Traktor and Serato have been the leaders in the world of DVS (Digital Vinyl Systems) with other manufacturers creating devices that are designed to work with either Traktor or Serato products. More recently however, other big brands, such as Pioneer are now venturing deeper into their own versions of digital DJ software.
As the DJ Industry gains momentum it seems as though other DJ companies are starting to pull away from supporting these leaders and breaking into their own product lines. This is great for diversity, but what does it mean for Traktor?
Do DJ’s have too much Choice?
As my regular readers know, I started on belt driven turntables, followed by Technics, CDJ’s, then Traktor. It was a logical progression. The use of Computers in DJ’ing seemed the right step in the process of evolution, but what’s the next step? As technology progresses and also becomes cheaper, other manufacturers and software developers are stepping into the arena.
Traktor, quite rightly, launched the Traktor DJ App, and whilst this is a far cry from the days of turntables, it has been a highly adopted format for many DJ’s. As hardware develops, we are seeing smaller, lighter, more mobile setups. Screens are moving from the laptops to mobile devices and even to the hardware itself.
The product range for DJ equipment is immense. There are too many items to spit out in one breath, unlike back in the day, when you could quite easily, say, “Records, turntables, needles and mixer.”
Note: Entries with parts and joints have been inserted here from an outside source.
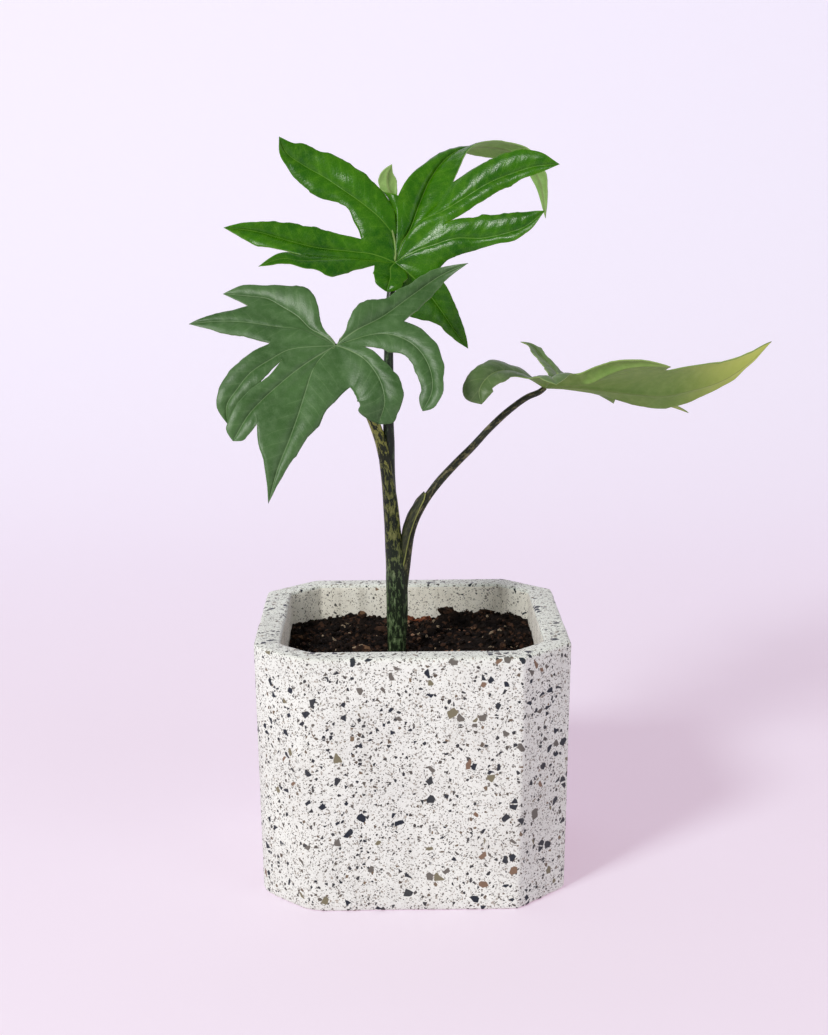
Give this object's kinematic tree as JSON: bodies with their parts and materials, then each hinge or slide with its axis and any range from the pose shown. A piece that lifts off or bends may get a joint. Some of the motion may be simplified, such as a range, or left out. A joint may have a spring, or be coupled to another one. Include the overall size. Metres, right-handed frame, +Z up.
{
  "type": "potted lobed-leaf aroid",
  "caption": "Young foliage plant with deeply lobed green leaves on mottled stalks, growing in a square terrazzo planter with cut corners.",
  "frame": {"origin": "centre of the planter's flat underside", "axes": "+Z up along the stem, +X to the right, and the planter's front faces -Y"},
  "size_m": [0.2624, 0.14, 0.334],
  "materials": {
    "terrazzo": "honed cement with small stone chips",
    "potting_soil": "damp crumbly peat mix",
    "stem_skin": "smooth mottled plant skin",
    "stalk_skin": "smooth mottled plant skin",
    "dark_stalk_skin": "glossy dark plant skin",
    "sheath_skin": "thin satin plant skin",
    "front_blade": "satin grey-green leaf",
    "top_blade": "glossy fresh green leaf",
    "right_blade": "satin leaf with a pale underside"
  },
  "bodies": {
    "root": {"pot": "terrazzo", "soil": "potting_soil", "stem_base": "stem_skin", "petiole_front": "stalk_skin", "petiole_top": "dark_stalk_skin", "petiole_right": "stalk_skin", "petiole_sheath": "sheath_skin", "leaf_front": "front_blade", "leaf_top": "top_blade", "leaf_right": "right_blade"}
  },
  "joints": []
}
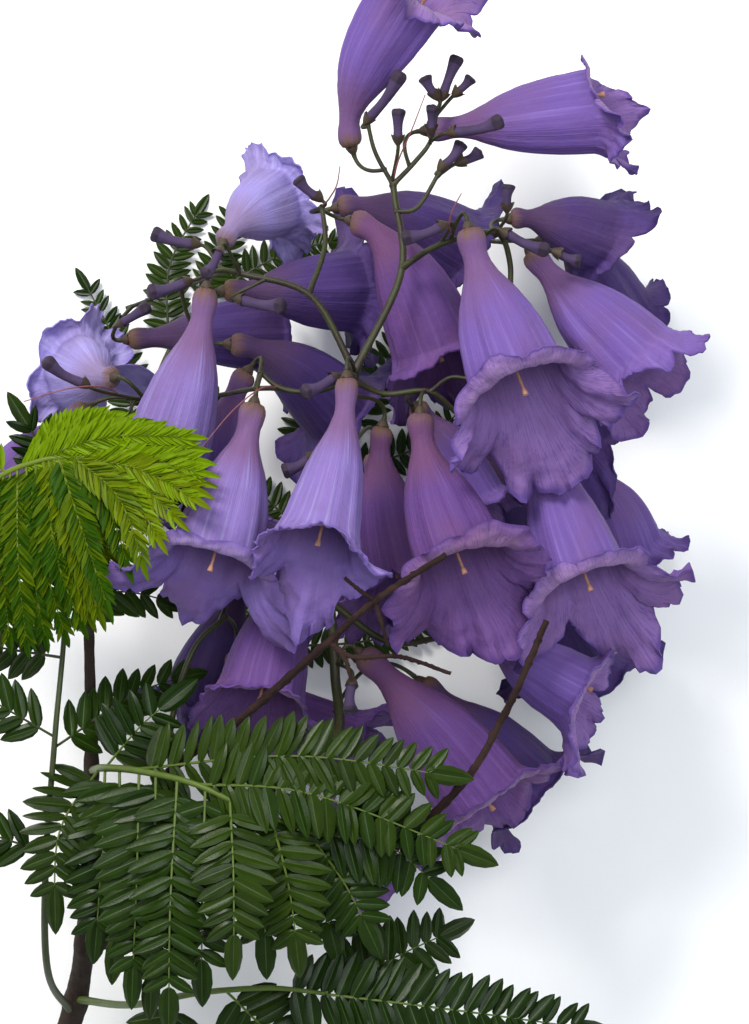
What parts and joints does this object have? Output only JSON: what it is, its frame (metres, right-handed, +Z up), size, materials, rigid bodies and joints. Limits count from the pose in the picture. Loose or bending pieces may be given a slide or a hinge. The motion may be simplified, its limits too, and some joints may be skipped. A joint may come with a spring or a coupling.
{
  "type": "cut flowering branch",
  "caption": "Cut flowering shoot of a tree: woody stem, branched stalk of hanging trumpet blooms and buds, bare old stalks and feathery compound leaves",
  "frame": {"origin": "On the surface that the shoot lies on, under the middle of its outer box.", "axes": "+Z up from the surface, +Y up the length of the shoot from the cut foot of the stem to the tip of the flower stalk, +X to the right of it as it is looked down on."},
  "size_m": [0.1612, 0.252, 0.1076],
  "materials": {
    "bark": "rough dark brown bark",
    "old_bark": "scarred dark brown bark",
    "green_stalk": "matte olive brown skin",
    "petal": "soft lavender violet petal with fine veins",
    "mature_leaf": "dark green leaflets with a slight sheen",
    "young_leaf": "fresh yellow green leaflets"
  },
  "bodies": {
    "root": {"woody_stem": "bark", "old_stalk_long": "old_bark", "old_stalk_short": "old_bark", "flower_stalk": "green_stalk", "leaf_near": "mature_leaf", "leaf_young": "young_leaf", "leaf_left": "mature_leaf", "leaf_low": "mature_leaf", "leaf_back_high": "mature_leaf", "leaf_back_low": "mature_leaf", "bloom_front_left": "petal", "bloom_front_middle": "petal", "bloom_front_right": "petal", "bloom_front_high": "petal", "bloom_front_far_right": "petal", "bloom_front_foot": "petal", "bloom_left_high": "petal", "bloom_left_end": "petal", "bloom_left_star": "petal", "bloom_left_low": "petal", "bloom_left_back": "petal", "bloom_pale_high": "petal", "bloom_dark_left": "petal", "bloom_dark_middle": "petal", "bloom_top": "petal", "bloom_top_right": "petal", "bloom_arching": "petal", "bloom_behind_neck": "petal", "bloom_right_large": "petal", "bloom_right_high": "petal", "bloom_right_back": "petal", "bloom_right_open": "petal", "bloom_right_low": "petal", "bloom_inner_blue": "petal", "bloom_inner_long": "petal", "bloom_inner_round": "petal", "bloom_inner_dark": "petal", "bloom_low_right": "petal", "bloom_low_right_back": "petal", "bloom_foot_back": "petal", "bloom_low_left": "petal", "bloom_low_left_back": "petal", "bloom_low_hooked": "petal", "bloom_low_small": "petal"}
  },
  "joints": []
}
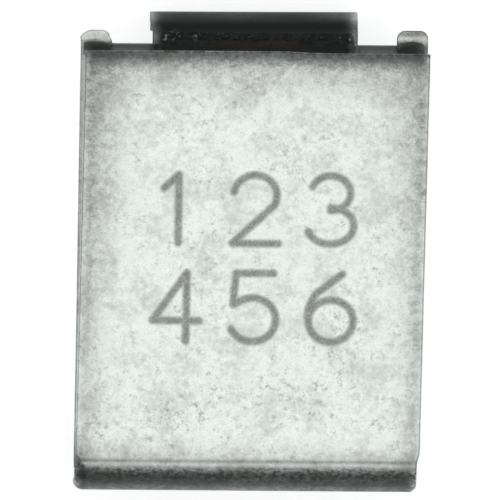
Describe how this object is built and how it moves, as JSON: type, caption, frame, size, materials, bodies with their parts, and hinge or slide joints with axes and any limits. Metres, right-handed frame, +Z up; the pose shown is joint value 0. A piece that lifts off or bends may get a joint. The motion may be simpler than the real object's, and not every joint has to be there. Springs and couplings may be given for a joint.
{
  "type": "smd resettable fuse",
  "caption": "Flat surface-mount resettable fuse: a conductive-polymer chip soldered between folded sheet terminals, each ending in a solder foot tucked under the body.",
  "frame": {"origin": "centre of the footprint, on the plane of the board that both feet stand on", "axes": "+X across the width, +Y along the length towards the end with the narrow tab and the corner nubs, +Z up from the board"},
  "size_m": [0.0064, 0.0088, 0.0026],
  "materials": {
    "tin_plate": "brass sheet under matte tin plate: pale, cloudy grey white, darker on the bends",
    "solder": "tin solder, dulled nearly black by baked flux; its density is near that of cast iron",
    "nickel_foil": "dull nickel foil, seen only at its cut edge",
    "polymer": "black carbon-filled plastic with a matt sawn edge"
  },
  "bodies": {
    "root": {"upper_terminal": "tin_plate", "upper_solder": "solder", "upper_foil": "nickel_foil", "polymer_chip": "polymer", "lower_foil": "nickel_foil", "lower_solder": "solder", "lower_terminal": "tin_plate"}
  },
  "joints": []
}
With so much gear around, how do we know what we should pick? What tools should we learn in order to become a DJ? This depends on what kind of DJ you want to be.
How to choose your Equipment
If you wanna be a bedroom DJ and stick to playing small house parties, then I feel you can choose whatever you like. But as for progressing up the chain, you might want to focus on what is currently industry standard, at least until you get a foothold in the industry. Once you’ve made a name for yourself, then you can use whatever equipment you like, in-fact you can demand that the club have this set up in your Contract Rider (if you’re special).
Pioneer might be a threat to Traktor
Pioneer seems to be moving away from Traktor. Their wise decision to support Traktor in the beginning, allowed them to maintain a following and also cleverly enabled them to use Traktors amazing marketing machine, driving customer awareness. As they progress though, they have developed their own software in Record Box and Remote Box.
Their 2013 release of the XDJ-R1 offers up some serious competition to Traktor and the Kontrol S4, let me explain why.
Currently you won’t find a decent club in the world without a pair of CDJ’s. The current circuit of Pro DJ’s use CDJ’s. They are certainly industry standard. Pioneer has been industry standard since the beginning and they’re not gonna give that position up to anyone. If you don’t know how to use CDJ’s you might be seriously limiting your chances of DJ’ing in a professional club. This is where the XDJ-R1 comes in.
It has CDJ similarities, you can use it with CD’s, you can play from a USB, you can play wirelessly from a phone or tablet. If you have issues beat-matching, you can use a sync function (with recordbox analysed music). You can also control midi software, and whilst Pioneer doesn’t supply a Traktor Mapping, a quick google search will dig one up for you. You are also able to plug through some Turntables or other external input such as CDJ’s. Not only all of this, but it has XLR outs, a second Master Out, a Booth Out, synchronized effects, sampler, 3 hotcues, a built in soundcard. Not to forget the nice touch of multi headphones (1/8″ & 1/4″) and all for US$899/£849/CDN$949.
Whilst the Traktor Kontrol S4 at $100 cheaper does sport more channels and more sync functions, and, I would suggest, a smoother control interface between software and hardware, the XDJ-R1 is giving the Kontrol S4 a run for it’s money.
I would say that for those controller DJ’s that want to keep a foot in the realm of CDJ’s and their skills on par with many of the worlds best, then opting for the Pioneer CDJ might be an excellent choice.
Whilst I haven’t physically handled the XDJ-R1, or tested it with Traktor (I would be happy to review one if someone wants to send me one), I feel that it bridges the gap nicely between traditional DJ’ing and controllerism technology. Native Instruments are gonna have to step up their game in 2014 if they plan on selling their product line of S4’s.
The Pioneer XDJ-R1 was launched in the summer of 2013 and I am sure Pioneer are already working on a successor. As many of us felt let down by the Kontrol S4 mark 2 release, accompanied by the many issues people are facing with compatibility of various computer systems (such as the Mavericks debacle), I can certainly see more comfort being found in the migration away from computers in the DJ world.
It seems that pioneer are yet again ahead of the curve in some ways and by offering the best of both worlds, you have a choice to move straight onto your back up choice of CD’s or USB stick if the Traktor software fails. And with each deck having separate control options, you can set one deck to midi controlling traktor, whilst the other deck can be set to USB, Phono, or CD
If my Traktor Kontrol S4 Mark 1 stops working, my replacement will be the Pioneer XDJ-R1, or, it’s yet to be made, potential successor.